A tragedy is difficult to recover from once it sinks its roots into the heart with unpronounced emotional numbness. Once you are numb, it’s easy to stay in an abusive relationship. One is convinced that it is better not to feel anything than to face the grieving process’s internal combustion.
Jenna sings, “Most days, I don’t recognize me.” She is holding on to her brokenness by dwelling on a past identity. We are not always the best version of ourselves in our fondest memories, and sometimes those admirable traits will alter. While our core identity remains intact, the surrounding elements will shift. Trying to get back to a single time in our past doesn’t leave room for the necessary transformation of our heart’s authentic self. But as Jenna discovers at the end of the play, “Everything Changes,” including those traits that made up the identity she once desired.
Life is Alive
“Sometimes life just slips in through a back door and carves out a person and makes you believe it’s all true.”
Wow, how brutally honest is this lyric? When looking back on my life, I can say there have been times when life carved out a false identity and convinced me it’s who I was. Without self-confidence, I believed that the repeated opinions of others were who I was. This lyric is all about taking control of life before it takes control of you. Life, of course, is alive, and it’s a garden waiting to be pruned or else prepared to grow wild wherever it likes.
When I was ten years old, my friends Michael and Matt had a picnic table in their backyard. One day they were playing on it (or something), and it broke. Rather than fess up, they blamed it on me, and I wasn’t even there! That did not stop their mom from forcing a false confession out of me. She sat me down in her kitchen and told me that I needed to admit what I did or never be able to play with my friends again. She promised there wouldn’t be any repercussions if I just admitted it. It would have been nice if Mike and Matt had given me a heads up about this, but they didn’t.

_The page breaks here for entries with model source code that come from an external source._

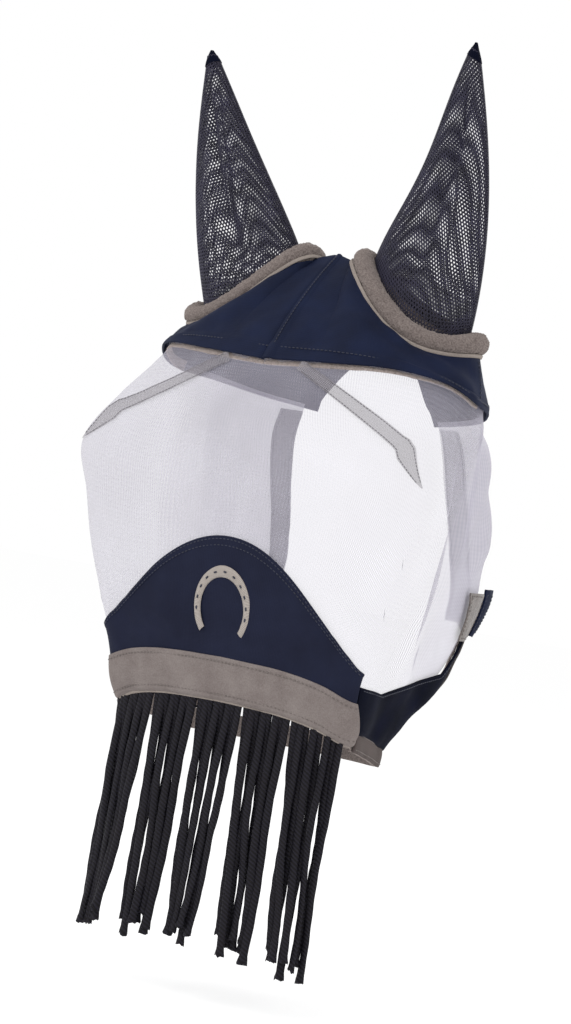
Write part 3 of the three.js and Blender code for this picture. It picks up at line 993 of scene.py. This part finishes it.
netCalm = {"height": -258, "fade": 34, "tuck": 2.6}
netFold = {"deep": 4.5, "rate": 0.085, "ripple": 2.4, "rippleRate": 0.17, "pull": 2.2, "hem": -2.2}


# taut over the face, with long soft folds that fall down the cheeks from the brow; flat under the closure
def netLift(across, up, point):
    side = abs(point.x) / 150
    back = clamp((point.y + 60) / 90)
    start = 1.7 if point.x > 0 else 0
    folds = netFold["deep"] * math.sin(point.y * netFold["rate"] + point.z * 0.02 + start) * back
    folds += netFold["ripple"] * math.sin(point.y * netFold["rippleRate"] - point.z * 0.03) * back
    pull = crumple(point, netFold["pull"], 60, 2.5)
    eye = -1.2 * hill(abs(point.x), 95, 30) * (1 - back)
    loose = (folds + pull + eye * side) * atEdges(up) * atEdges(across, rate=12)
    tucked = netFold["hem"] * clamp((up - 0.93) / 0.05)
    low = clamp((netCalm["height"] + netCalm["fade"] - point.z) / netCalm["fade"])
    rear = clamp((point.y - 20) / 70) if point.x > 0 else 0
    calm = ease(low) * ease(rear)
    return loose * (1 - calm) + tucked + 0.3 - netCalm["tuck"] * calm


net = cloth("face_net", netPlace, 230, 74, 0, faceNet, lift=netLift)
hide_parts("front_net", "cheek_net_left", "cheek_net_right")


fineStitch = {"long": 2.8, "pitch": 3.2, "thick": 0.42, "sink": 0.1}


def cheekEdge(side):
    def place(across, up):
        height = mix(cheek["foot"] + 2, browEdge(6.5) - 2, up)
        end = lineThrough(cheek[side], height)
        return skin(mix(end - cheek["tape"], end, across), height)
    return onSide(side, place)


for side in ("left", "right"):
    place = cheekEdge(side)
    # painted light and shade: the left hem gets the lighter copy and the right hem the darker copy of one
    # net hem
    tape = cloth(f"cheek_edge_{side}", place, 12, 60, 0, litNetHem if side == "left" else shadedNetHem,
                 lift=loosely(-1.6, (2.2, 40), (0.8, 15)))
    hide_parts(f"cheek_tape_{side}")
    for name, across in (("inner", 0.12), ("outer", 0.88)):
        stitchRow(f"cheek_edge_stitches_{name}_{side}", place, upright(across, 0.02, 0.98),
                  -1.2, greyThread, size=fineStitch)
print("face net")


# ---- eye darts ----

dart = {"route": [(34, -101), (137, -155), (164, -187)], "widths": [(0, 9), (0.7, 12), (0.79, 16), (1, 0.8)]}
dartSteps = [math.hypot(b[0] - a[0], b[1] - a[1]) for a, b in zip(dart["route"], dart["route"][1:])]
dartTurn = dartSteps[0] / sum(dartSteps)


# the tape over the left dart: from under the brow it widens, then it turns down to a point past the eye
def dartPlace(across, up):
    start, turn, end = (Vector(spot) for spot in dart["route"])
    if across < dartTurn:
        spot, along = start.lerp(turn, across / dartTurn), turn - start
    else:
        spot, along = turn.lerp(end, (across - dartTurn) / (1 - dartTurn)), end - turn
    later = clamp((across - dartTurn + 0.08) / 0.16)
    along = (turn - start).normalized().lerp((end - turn).normalized(), later).normalized()
    reach = (up - 0.5) * lineThrough(dart["widths"], across)
    return front(spot.x - along.y * reach, spot.y + along.x * reach)


for side in ("left", "right"):
    place = onSide(side, dartPlace)
    tape = cloth(f"eye_dart_{side}", place, 60, 6, 0, dartTape,
                 lift=loosely(1.7, (0.8, 20)))
    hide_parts(f"dart_tape_{side}")
    for name, up in (("upper", 0.9), ("lower", 0.1)):
        stitchRow(f"dart_stitches_{name}_{side}", place, straight(0.03, 0.97, 40, up),
                  2.0, greyThread, size=fineStitch)
print("eye darts")


# ---- nose panel, emblem and band ----

def nosePlace(across, up):
    column = mix(-3.02, 3.02, across)
    return skin(column, mix(bandTop(column) - 4, noseTop(column), up))


def noseLift(across, up, point):
    loose = crumple(point, 1.6, 45) + crumple(point + Vector((9, 9, 9)), 0.5, 12)
    hemStep = 0.6 if up > 0.93 else 0
    return 0.5 + loose * atEdges(across, up) + hemStep


panel = cloth("nose_softshell_panel", nosePlace, 150, 60, 2.0, noseSoftshell, lift=noseLift)
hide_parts("nose_panel")
for name, up in (("edge", 0.975), ("inner", 0.925)):
    stitchRow(f"nose_topstitch_{name}", nosePlace, straight(0.02, 0.98, 60, up), 3.1, navyThread)


# a horseshoe with its open end down, narrower toward its two ends
def shoePlace(across, up):
    angle = mix(1.22, -0.22, across) * math.pi
    narrow = 1 - 0.3 * abs(2 * across - 1)
    reach = nose["emblemRadius"] + (up - 0.5) * nose["emblemBar"] * narrow
    return front(math.cos(angle) * reach * 0.92, nose["emblemHeight"] + math.sin(angle) * reach * 1.16)


def shoeLift(across, up, point):
    return 2.6 + 1.3 * math.sin(math.pi * clamp(up)) ** 0.6


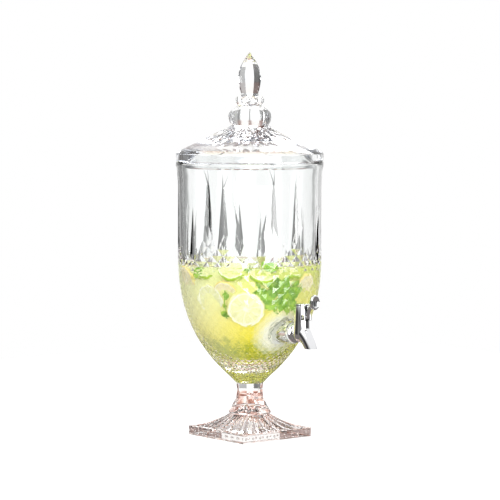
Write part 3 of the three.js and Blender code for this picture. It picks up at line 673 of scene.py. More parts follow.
def makeLid(s):
    edgeTop = s.seat + s.edgeHeight
    edge = s.edgeRound
    perRay = s.columns // s.rays

    def coneAt(reach):
        return edgeTop + (s.radius - reach) * s.slope + edge / 2

    knobFoot = coneAt(s.finialBase)
    beadFoot = knobFoot + s.knobHeight
    budFoot = beadFoot + s.beadRing
    rows = []  # each row turns a column and its angle into an angle, a reach and a height

    def level(reach, height):
        rows.append(lambda column, angle: (angle, reach, height))

    def ray(along, widthShare, depthShare):
        reach = s.rayEnd + (s.rayStart - s.rayEnd) * along

        def row(column, angle):
            side = (column % perRay) - perRay / 2
            cut = s.rayDepth * depthShare if side == 0 else 0
            if abs(side) == 1:
                angle += (widthShare * 2 - 1) * side * tau / s.columns
            return angle, reach, coneAt(reach) - cut
        rows.append(row)

    def lobe(rise, share):
        def row(column, angle):
            crease = s.knobCrease * share * (1 - abs(math.cos(s.lobes * angle / 2)) ** s.lobePower)
            return angle, s.knobRadius * share - crease, knobFoot + s.knobHeight * rise
        rows.append(row)

    def facet(rise, share):
        def row(column, angle):
            sector = tau / s.facets
            within = (angle - sector / 2) % sector - sector / 2
            reach = s.budRadius * share * math.cos(sector / 2) / math.cos(within)
            return angle, reach, budFoot + s.budHeight * rise
        rows.append(row)

    for share in (0, 0.15, 0.5, 1):
        level(s.radius - edge / 2 * (1 - share) ** 2, s.seat + edge / 2 * share)
    for share in (0, 0.3, 0.6, 0.8, 1):
        level(s.radius - edge * (1 - math.cos(share * tau / 5)), edgeTop - edge + edge * 1.15 * share)
    for reach in (s.radius - 3 * edge, (s.radius + s.rayEnd) / 2):
        level(reach, coneAt(reach))
    for step in s.rayShape:
        ray(*step)
    for step in s.knobShape:
        lobe(*step)
    level(s.knobTop, beadFoot)
    level((s.knobTop + s.budNeck) / 2 - 1, beadFoot + s.beadRing / 2)
    level(s.budNeck, budFoot)
    for step in s.budShape:
        facet(*step)
    level(s.tip, budFoot + s.budHeight)

    def place(column, row):
        return polar(*rows[row](column, tau * column / s.columns))

    def isRound(face):
        heights = [vert.co.z for vert in face.verts]
        radii = [vert.co.xy.length for vert in face.verts]
        onRays = s.rayStart - 1 < min(radii) and max(radii) < s.rayEnd + 1 and min(heights) > coneAt(s.rayLow)
        return not (min(heights) >= budFoot - 0.1 or onRays)

    bm = wrappedGrid(s.columns, len(rows) - 1, place)
    closeRing(bm, openRing(bm, budFoot + s.budHeight))
    # the underside: a stepped rim, the lip that drops into the bowl and the hollow of the cone
    lip, inner = s.lipRadius, s.lipRadius - s.lipThickness
    seat, foot = s.seat, s.seat - s.lipDepth
    under = edgeTop + (s.radius - inner) * s.slope - s.thickness
    flat = edgeTop + (s.radius - s.finialBase) * s.slope - s.thickness
    ring = openRing(bm, seat)
    for reach, height in ((lip, seat), (lip - edge / 2, foot + edge), (lip - edge, foot + edge / 4),
                          (lip - 1.6 * edge, foot), (inner + edge / 2, foot), (inner, foot + edge / 2),
                          (inner, under), (s.finialBase, flat), (s.finialBase / 2, flat + 0.4)):
        ring = carryRing(bm, ring, reach, height)
    closeRing(bm, ring)
    faceNormals(bm)
    smoothWhere(bm, isRound)
    beads = bmesh.new()
    for number in range(s.beads):
        angle = (number + 0.5) * tau / s.beads
        spot = Matrix.Translation(polar(angle, s.beadCircle, beadFoot + s.beadRing / 2))
        bmesh.ops.create_uvsphere(beads, u_segments=24, v_segments=16, radius=s.beadRadius, matrix=spot)
    whole = rotated(joined(bm, smoothWhere(beads, always)), math.radians(s.turn), "Z")
    finishPiece(whole, "glassLid", shadedLidGlass, "lid", ("lid",), sharpAngle=24)


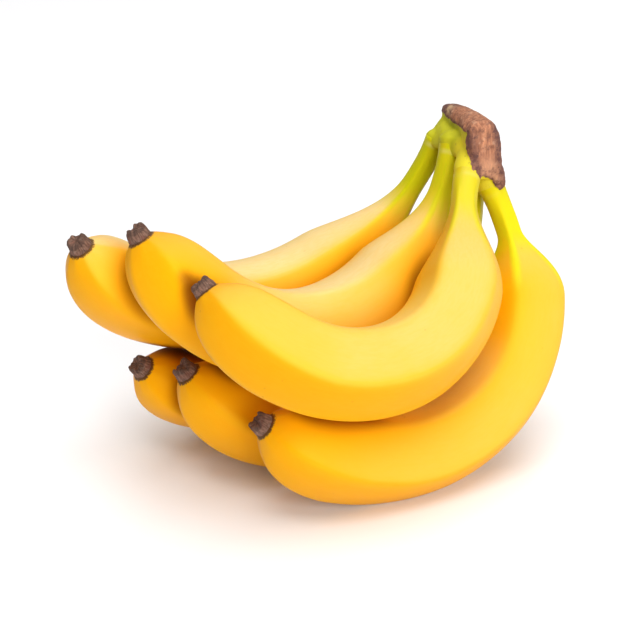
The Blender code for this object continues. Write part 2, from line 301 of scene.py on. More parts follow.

So instead of embracing an identity of honesty and self-worth, I admitted to a crime I never committed so that I would not lose my friends. She convinced me to admit to something that was not true, and it was rooted in my identity. I started having a fear of authority from that point on. This experience is an example of how “sometimes life just slips in through the back door and carves out a person and makes you believe it’s all true.”
Even at a young age, even when we may think it doesn’t matter, one cannot forfeit their identity even at the loss of friends. The outcome is immense as one develops their character.
The Back to the Future Syndrome
“If I’m honest, I know I would give it all back for a chance to start over and rewrite an ending or two.”
I find myself thinking of times in my past that I would like to go back to and relive with my current knowledge. I want to prevent myself from making irrational choices in desperation of avoiding the pain of emotional consequences. I know, however, that because of former bad decisions, I have achieved a much more valued character. I also know that I have become a better version of myself because I persevered through those challenges. I am a better person because of those mistakes. Yet, I still won’t hesitate to travel back in time like Marty McFly and change my past even if it affects my future. That’s what I call B.F.S. or Back to the Future Syndrome. The goodness in our lives is forever shadowed by the dark scars of our past.
This song is Jenna’s B.F.S. moment. She cannot see the goodness residing inside her because she is consumed by thoughts of a “girl she once knew.” This is a plea for identity, an S.O.S. to the inner life, brought about by the unseen life force within her. We all have a life force that we have abandoned and are searching for again.
Jenna’s life force is her unborn child, motivating her to become stronger. Your life force may be an untapped talent, your passion for justice, or the yearning for unconditional love, and life forces are transformation makers.
Jenna accepts that her old self is gone, and a new identity outshines the old. Her transition from a motherless child to the mother of a child changes everything. Mother is who she is and how she now thrives as she sings to her newborn in the final song of the musical, “And who I was has disappeared, it doesn’t matter now, you’re here, so innocent…And I swear I’ll remember to say we were both born today.”
She Used to be Mine is a song that wants Jenna to cling to the past, but the following song, “Everything Changes,” prepares her for the new future, one that transcends her past self. Think of a snake; it cannot fit into its old skin once it’s shed. As Jesus put it, you cannot place new wine into old wineskins. You cannot cling to an identity you no longer have but must seek the transformative life force within.
“She Used to Be Mine” is an honest self-reflection song. It reminds us that who we are is shaped by the events that happened to us, but they are not what defines us. Your brand needs an inciting incident, a catalyst, to establish a deep form of self-awareness and inspire the company, or change leader you can potentially become.